DATASET EXCERPT →
──────

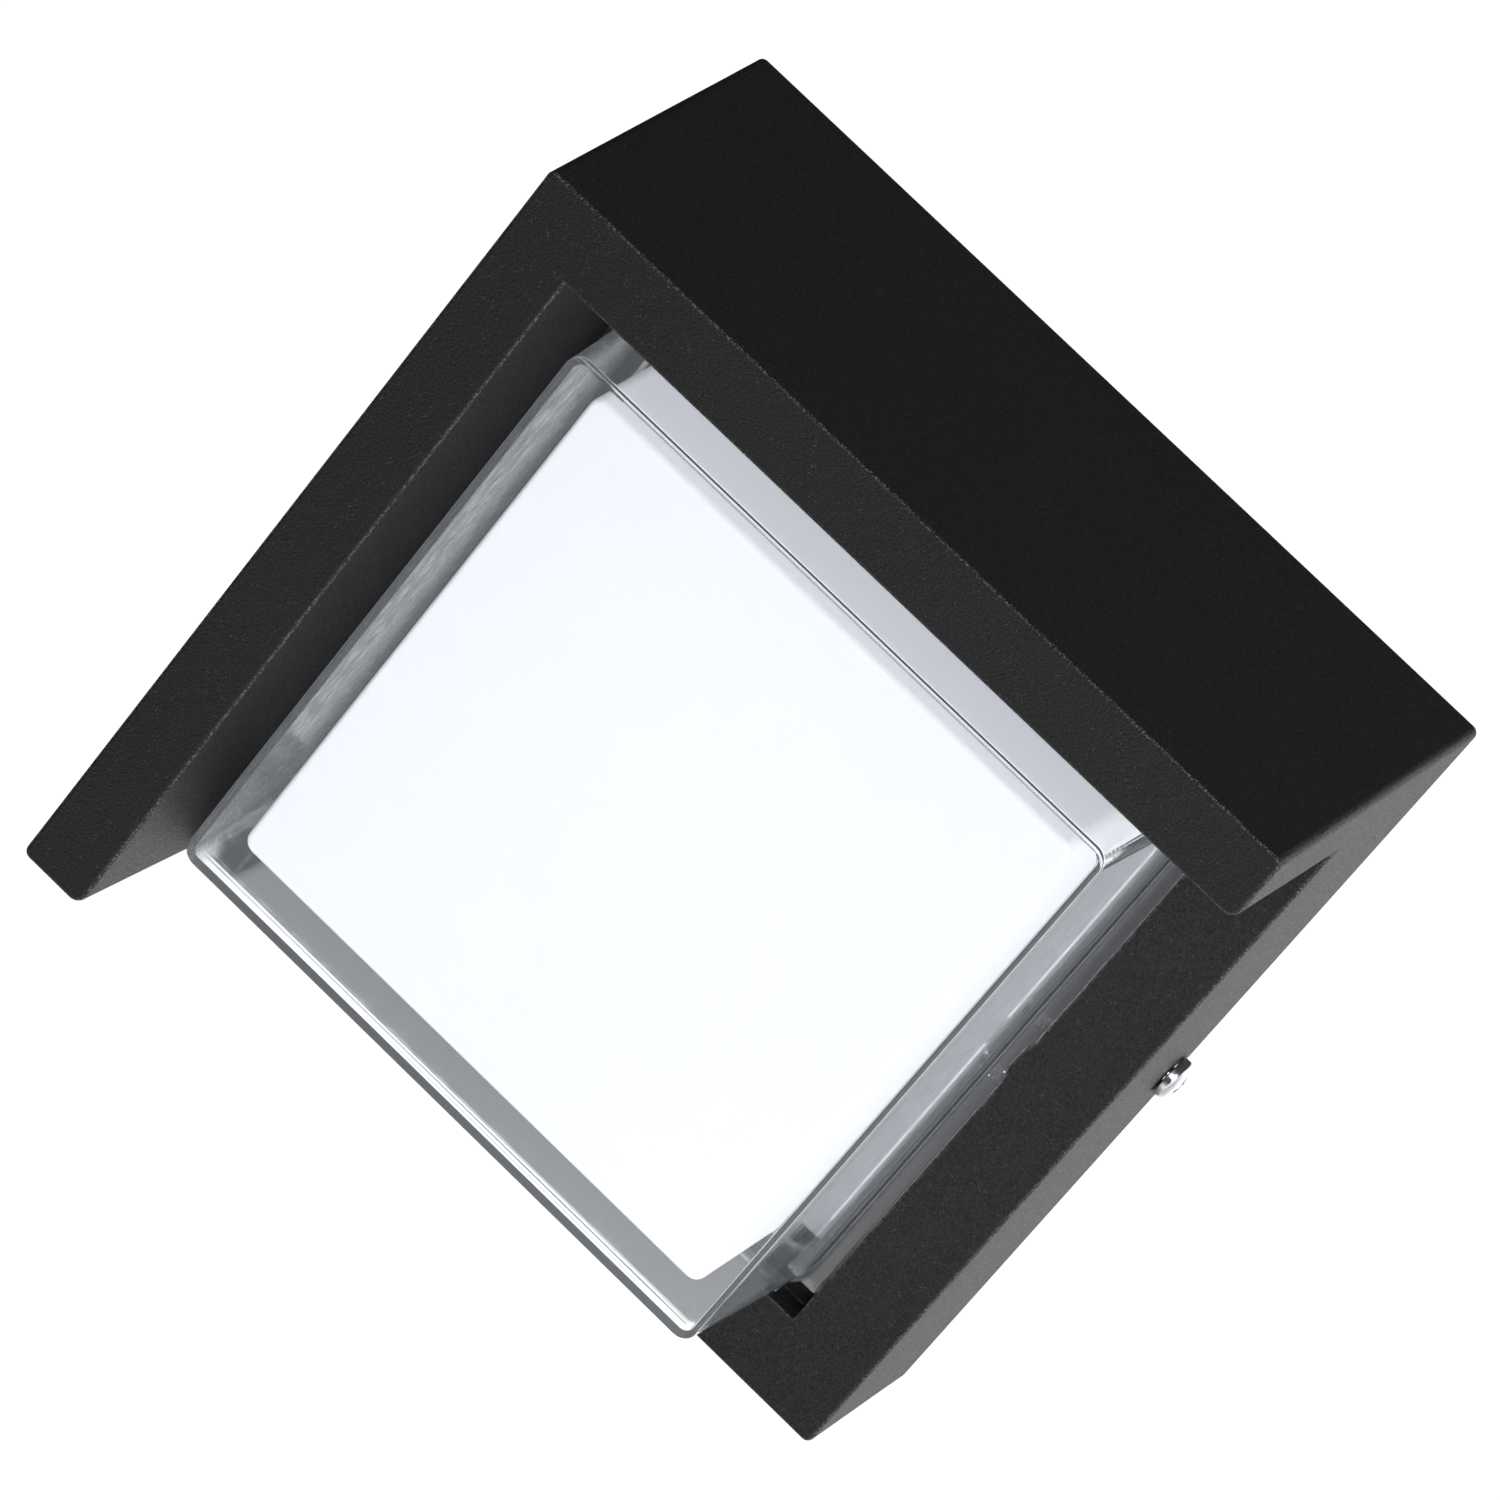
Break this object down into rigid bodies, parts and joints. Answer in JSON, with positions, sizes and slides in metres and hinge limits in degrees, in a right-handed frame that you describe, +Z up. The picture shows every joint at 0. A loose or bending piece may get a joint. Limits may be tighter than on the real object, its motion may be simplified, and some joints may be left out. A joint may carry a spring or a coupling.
{
  "type": "outdoor wall lantern",
  "caption": "Square die-cast outdoor wall lantern hung corner up, with a two-armed hood over a clear cover and an opal diffuser, on a wall bracket with side locking screws.",
  "frame": {"origin": "centre of the lamp's square outline on the wall plane, midway between the bracket's two wall screws", "axes": "+Y into the wall, so the lamp projects along -Y; +Z up to the hood's corner; +X to the viewer's right"},
  "size_m": [0.2392, 0.085, 0.2392],
  "materials": {
    "powder_coat": "fine-textured matt black powder coat on die-cast aluminium",
    "clear_plastic": "clear polycarbonate, polished",
    "opal_plastic": "opal white polycarbonate, satin",
    "black_rubber": "black silicone rubber, matt",
    "white_silicone": "white silicone rubber, satin",
    "zinc_steel": "zinc-plated steel",
    "board_white": "white-masked aluminium circuit board",
    "led_yellow": "phosphor-filled resin",
    "grey_pad": "soft grey thermal pad",
    "driver_plastic": "white flame-retardant plastic",
    "board_green": "green solder mask",
    "driver_core": "ferrite and sleeved aluminium",
    "terminal_plastic": "cream nylon",
    "brass_screw": "plain brass",
    "lead_brown": "brown insulation",
    "lead_blue": "blue insulation",
    "lead_green": "green and yellow insulation",
    "lead_red": "red insulation",
    "lead_black": "black insulation",
    "plate_steel": "black painted sheet steel",
    "bracket_steel": "zinc-plated sheet steel",
    "chrome_screw": "bright nickel-plated steel"
  },
  "bodies": {
    "mount": {"wall_bracket": "bracket_steel", "bracket_earth_screw": "brass_screw"},
    "screw_right": {"side_screw_right": "chrome_screw"},
    "screw_left": {"side_screw_left": "chrome_screw"},
    "lamp": {"board_screws": "zinc_steel", "cable_grommet": "black_rubber", "clear_cover": "clear_plastic", "cover_gasket": "white_silicone", "diffuser_screws": "zinc_steel", "driver_board": "board_green", "driver_capacitor": "driver_core", "driver_case": "driver_plastic", "driver_lid": "driver_plastic", "driver_screws": "zinc_steel", "driver_transformer": "driver_core", "earth_lug": "brass_screw", "earth_screw": "brass_screw", "housing": "powder_coat", "lead_earth": "lead_green", "lead_grommet": "black_rubber", "lead_live": "lead_brown", "lead_neutral": "lead_blue", "led_board": "board_white", "led_chips": "led_yellow", "led_lead_negative": "lead_black", "led_lead_positive": "lead_red", "opal_diffuser": "opal_plastic", "rear_gasket": "black_rubber", "rear_plate": "plate_steel", "rear_plate_screws": "zinc_steel", "terminal_block": "terminal_plastic", "terminal_screws": "zinc_steel", "thermal_pad": "grey_pad"}
  },
  "joints": [
    {"name": "lamp_pull_off", "type": "slide", "parent": "mount", "child": "lamp", "axis": [0, -1, 0], "range_m": [0, 0.06]},
    {"name": "right_screw_turn", "type": "hinge", "parent": "mount", "child": "screw_right", "pos_m": [0.05515, -0.0057, -0.05515], "axis": [0.7071, 0, -0.7071], "continuous": true},
    {"name": "left_screw_turn", "type": "hinge", "parent": "mount", "child": "screw_left", "pos_m": [-0.05515, -0.0057, 0.05515], "axis": [-0.7071, 0, 0.7071], "continuous": true}
  ]
}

──────

WRITTEN TASK →
Please restate the whole listing word for word.

COMPLETE RESPONSE →
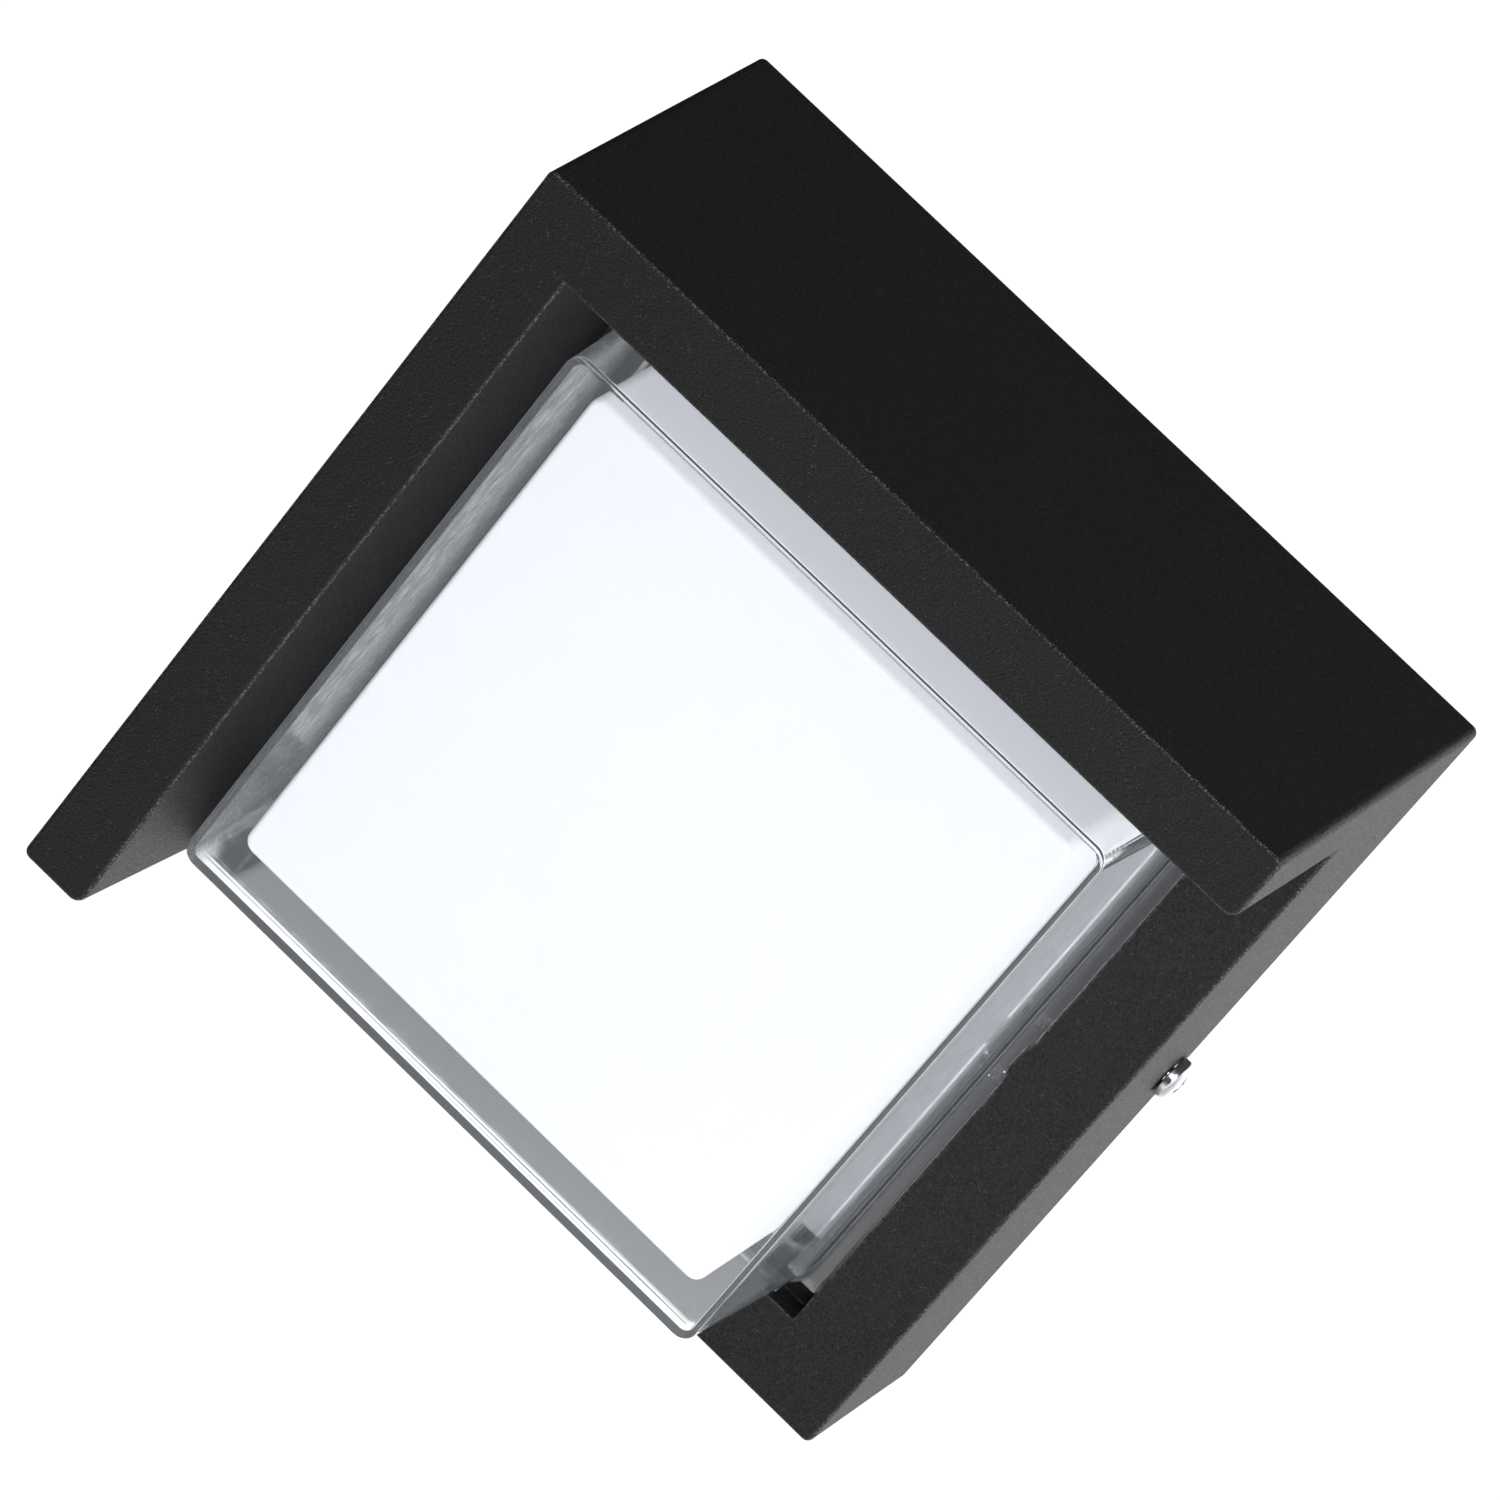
Break this object down into rigid bodies, parts and joints. Answer in JSON, with positions, sizes and slides in metres and hinge limits in degrees, in a right-handed frame that you describe, +Z up. The picture shows every joint at 0. A loose or bending piece may get a joint. Limits may be tighter than on the real object, its motion may be simplified, and some joints may be left out. A joint may carry a spring or a coupling.
{
  "type": "outdoor wall lantern",
  "caption": "Square die-cast outdoor wall lantern hung corner up, with a two-armed hood over a clear cover and an opal diffuser, on a wall bracket with side locking screws.",
  "frame": {"origin": "centre of the lamp's square outline on the wall plane, midway between the bracket's two wall screws", "axes": "+Y into the wall, so the lamp projects along -Y; +Z up to the hood's corner; +X to the viewer's right"},
  "size_m": [0.2392, 0.085, 0.2392],
  "materials": {
    "powder_coat": "fine-textured matt black powder coat on die-cast aluminium",
    "clear_plastic": "clear polycarbonate, polished",
    "opal_plastic": "opal white polycarbonate, satin",
    "black_rubber": "black silicone rubber, matt",
    "white_silicone": "white silicone rubber, satin",
    "zinc_steel": "zinc-plated steel",
    "board_white": "white-masked aluminium circuit board",
    "led_yellow": "phosphor-filled resin",
    "grey_pad": "soft grey thermal pad",
    "driver_plastic": "white flame-retardant plastic",
    "board_green": "green solder mask",
    "driver_core": "ferrite and sleeved aluminium",
    "terminal_plastic": "cream nylon",
    "brass_screw": "plain brass",
    "lead_brown": "brown insulation",
    "lead_blue": "blue insulation",
    "lead_green": "green and yellow insulation",
    "lead_red": "red insulation",
    "lead_black": "black insulation",
    "plate_steel": "black painted sheet steel",
    "bracket_steel": "zinc-plated sheet steel",
    "chrome_screw": "bright nickel-plated steel"
  },
  "bodies": {
    "mount": {"wall_bracket": "bracket_steel", "bracket_earth_screw": "brass_screw"},
    "screw_right": {"side_screw_right": "chrome_screw"},
    "screw_left": {"side_screw_left": "chrome_screw"},
    "lamp": {"board_screws": "zinc_steel", "cable_grommet": "black_rubber", "clear_cover": "clear_plastic", "cover_gasket": "white_silicone", "diffuser_screws": "zinc_steel", "driver_board": "board_green", "driver_capacitor": "driver_core", "driver_case": "driver_plastic", "driver_lid": "driver_plastic", "driver_screws": "zinc_steel", "driver_transformer": "driver_core", "earth_lug": "brass_screw", "earth_screw": "brass_screw", "housing": "powder_coat", "lead_earth": "lead_green", "lead_grommet": "black_rubber", "lead_live": "lead_brown", "lead_neutral": "lead_blue", "led_board": "board_white", "led_chips": "led_yellow", "led_lead_negative": "lead_black", "led_lead_positive": "lead_red", "opal_diffuser": "opal_plastic", "rear_gasket": "black_rubber", "rear_plate": "plate_steel", "rear_plate_screws": "zinc_steel", "terminal_block": "terminal_plastic", "terminal_screws": "zinc_steel", "thermal_pad": "grey_pad"}
  },
  "joints": [
    {"name": "lamp_pull_off", "type": "slide", "parent": "mount", "child": "lamp", "axis": [0, -1, 0], "range_m": [0, 0.06]},
    {"name": "right_screw_turn", "type": "hinge", "parent": "mount", "child": "screw_right", "pos_m": [0.05515, -0.0057, -0.05515], "axis": [0.7071, 0, -0.7071], "continuous": true},
    {"name": "left_screw_turn", "type": "hinge", "parent": "mount", "child": "screw_left", "pos_m": [-0.05515, -0.0057, 0.05515], "axis": [-0.7071, 0, 0.7071], "continuous": true}
  ]
}